■ **Given instruction**
Using the data below, output the first line and every line after it up to and including the line containing "Vector = FreeCAD.Vector", exactly as written and with nothing added.

══ Data shown ══

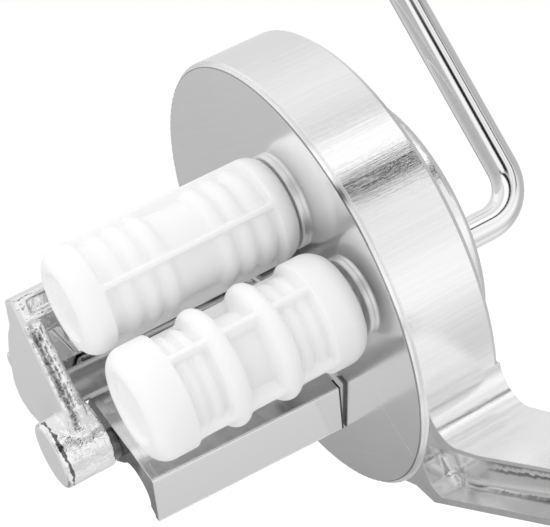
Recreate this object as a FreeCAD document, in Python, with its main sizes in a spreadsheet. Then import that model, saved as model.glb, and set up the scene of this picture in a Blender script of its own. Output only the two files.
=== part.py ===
import FreeCAD, Part
import Sketcher
import math
import os

# Hand cranked two-roller pasta shell maker with a table clamp.
# Frame: +Z up, origin on the table top under the middle of the upper jaw. The arm runs back
# from the jaw along +Y to a round gear drum. The rollers point to -X and the crank is on +X.
# Every length is in millimetres and every angle in degrees.

doc = FreeCAD.newDocument("PastaShellMaker")
sheet = doc.addObject("Spreadsheet::Sheet", "Dims")
Vector = FreeCAD.Vector

# ---------------------------------------------------------------- driving dimensions
DRIVING = {
    # drum and its place
    "drum_radius": 44.0, "drum_width": 15.9, "drum_wall": 4.0, "drum_back": 3.5,
    "drum_edge": 1.1, "drum_reach": 131.0, "drum_height": 46.4,
    "boss_radius": 26.5, "boss_rise": 3.6, "boss_fore": 14.0, "boss_lift": 1.8, "boss_round": 1.6,
    # mirror plate on the drum
    "plate_inset": 0.7, "plate_proud": 1.1, "plate_spigot": 1.5, "plate_round": 0.3,
    # the two shafts; the lower gear clears the drum's wall
    "gear_clear": 0.34, "lower_angle": 8.666, "pair_angle": 56.7,
    "gear_module": 1.0, "gear_teeth": 23, "gear_ease": 0.12, "gear_width": 7.0, "gear_start": 5.3,
    "gear_addendum": 0.95,
    "shaft_radius": 5.0, "bush_wall": 2.0, "upper_collar": 2.25, "lower_collar": 0.6, "collar_thick": 1.0,
    "collar_edge": 0.25,
    "bush_inside": 4.4, "run_gap": 0.05, "seat_gap": 0.05, "shoulder_wide": 0.7, "shoulder_radius": 6.2,
    "washer_thick": 0.5, "clip_thick": 0.6, "clip_groove": 0.5, "clip_rim": 1.6, "blind_skin": 1.4,
    "key_size": 2.0, "key_length": 5.6, "nose_square": 5.0, "nose_length": 31.0, "nose_gap": 0.06,
    "hub_length": 0.3, "socket_depth": 10.0,
    # rollers: profiles drawn on a grid from each end
    "upper_gap": 1.3, "upper_length": 43.7, "upper_radius": 10.2,
    "lower_gap": 2.7, "lower_length": 42.3, "lower_radius": 10.65,
    "roller_grid": 1.0, "ridge_pitch": 3.95, "ridge_height": 0.9, "groove_depth": 1.8,
    "waist_depth": 2.1, "scoop_depth": 3.3, "thread_depth": 2.4, "fin_thick": 1.2,
    "end_recess": 0.9, "end_recess_radius": 6.3, "upper_phase": 5.7, "lower_phase": 36.3,
    # end bracket, drawn from a bench point that lies beyond the lower shaft
    "bench_fore": 26.9, "bench_lift": 4.1,
    "rail_top": 19.5, "rail_tall": 5.2, "rail_front": 1.9, "rail_back": 18.2, "rail_length": 50.0,
    "rail_flat": 4.2, "roof_fold": 9.5, "roof_fold_z": 14.7, "roof_end_z": 10.8,
    "gusset_reach": 5.3, "gusset_top": 11.0, "gusset_foot": 6.5, "rail_corner": 1.6,
    "rail_recess": 1.3, "rail_rim": 1.2, "web_thick": 2.4, "web_bottom": 3.2, "web_end": 38.5,
    "web_lean": 2.6, "web_hole_top": 9.9, "web_hole_deep": 8.0,
    "end_plate_thick": 4.0, "end_grid": 1.0, "end_boss_radius": 6.7, "end_boss_y": 6.7,
    "end_boss_drop": 10.5, "end_boss_out": 4.0, "end_boss_length": 10.0, "end_boss_round": 0.7,
    "side_groove": 1.4, "ear_radius": 2.3,
    "rail_screw_radius": 1.5, "near_screw_y": 2.0, "near_screw_z": 16.9, "far_screw_y": 14.5,
    "far_screw_z": 10.0, "rail_screw_deep": 8.0, "screw_head": 2.7, "rail_head_tall": 2.0,
    # chute
    "chute_sheet": 1.2, "chute_length": 41.2, "chute_rise": 1.3, "chute_gap": 0.25,
    "chute_widen": 0.5, "chute_grid": 1.0,
    "crest_y": 14.5, "crest_z": 0.7, "fold_y": 13.4, "fold_z": -5.5, "shelf_y": -4.0,
    "shelf_z": -21.95, "lip_y": 5.0, "lip_z": -31.2, "chute_back_gap": 0.4, "chute_back_z": 2.3,
    "chute_back_top": 9.0, "chute_back_past": 1.6,
    "chute_flange": 1.4, "chute_screw_y": 9.6, "chute_screw_drop": 14.1, "chute_screw_radius": 1.25,
    "chute_screw_deep": 5.0, "spacer_radius": 3.0,
    # arm and clamp
    "arm_near": 12.3, "arm_knee": 6.6, "arm_mid": 11.55, "arm_far": 9.2, "arm_fillet": 5.5,
    "arm_start": 19.8, "pocket_depth": 5.4, "pocket_grid": 1.0, "pocket_end": 59.6,
    "pocket_gap": 0.3, "pocket_corner": 1.6, "pocket_round": 2.2,
    "rim_thick": 1.4, "jaw_length": 38.0, "spine_thick": 12.0, "clamp_mouth": 58.0,
    "lower_jaw_thick": 13.0, "lower_jaw_tip": 11.0, "corner_round": 8.0,
    "screw_radius": 5.0, "screw_length": 70.0, "pad_radius": 12.0, "pad_gap": 29.0,
    "pad_rim": 2.4, "pad_neck_radius": 7.2, "pad_neck_top": 5.0, "pad_tall": 9.0,
    "tip_radius": 4.4, "tip_start": 3.0, "tip_end": 7.5, "neck_radius": 3.2, "neck_end": 9.6,
    "thread_start": 0.8, "tip_gap": 0.1,
    "screw_head_radius": 7.5, "screw_head_tall": 11.0, "tommy_radius": 2.5, "tommy_length": 64.0,
    "tommy_cap_radius": 4.5, "tommy_cap_long": 6.0, "tommy_cap_skin": 1.0,
    # crank
    "rod_radius": 3.0, "rod_bend": 8.0, "crank_offset": 38.1, "crank_throw": 80.0, "crank_lean": 12.8,
    "grip_length": 58.0, "grip_radius": 11.5, "grip_gap": 0.3, "grip_grid": 1.0,
    "grip_washer_radius": 6.0, "grip_washer_thick": 1.0, "end_nut_radius": 5.0, "end_nut_long": 6.5,
    "nut_skin": 2.0,
}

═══

■ **Finished task**
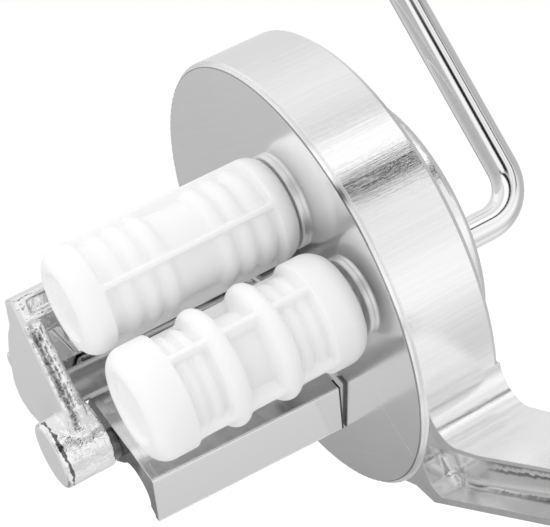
Recreate this object as a FreeCAD document, in Python, with its main sizes in a spreadsheet. Then import that model, saved as model.glb, and set up the scene of this picture in a Blender script of its own. Output only the two files.
=== part.py ===
import FreeCAD, Part
import Sketcher
import math
import os

# Hand cranked two-roller pasta shell maker with a table clamp.
# Frame: +Z up, origin on the table top under the middle of the upper jaw. The arm runs back
# from the jaw along +Y to a round gear drum. The rollers point to -X and the crank is on +X.
# Every length is in millimetres and every angle in degrees.

doc = FreeCAD.newDocument("PastaShellMaker")
sheet = doc.addObject("Spreadsheet::Sheet", "Dims")
Vector = FreeCAD.Vector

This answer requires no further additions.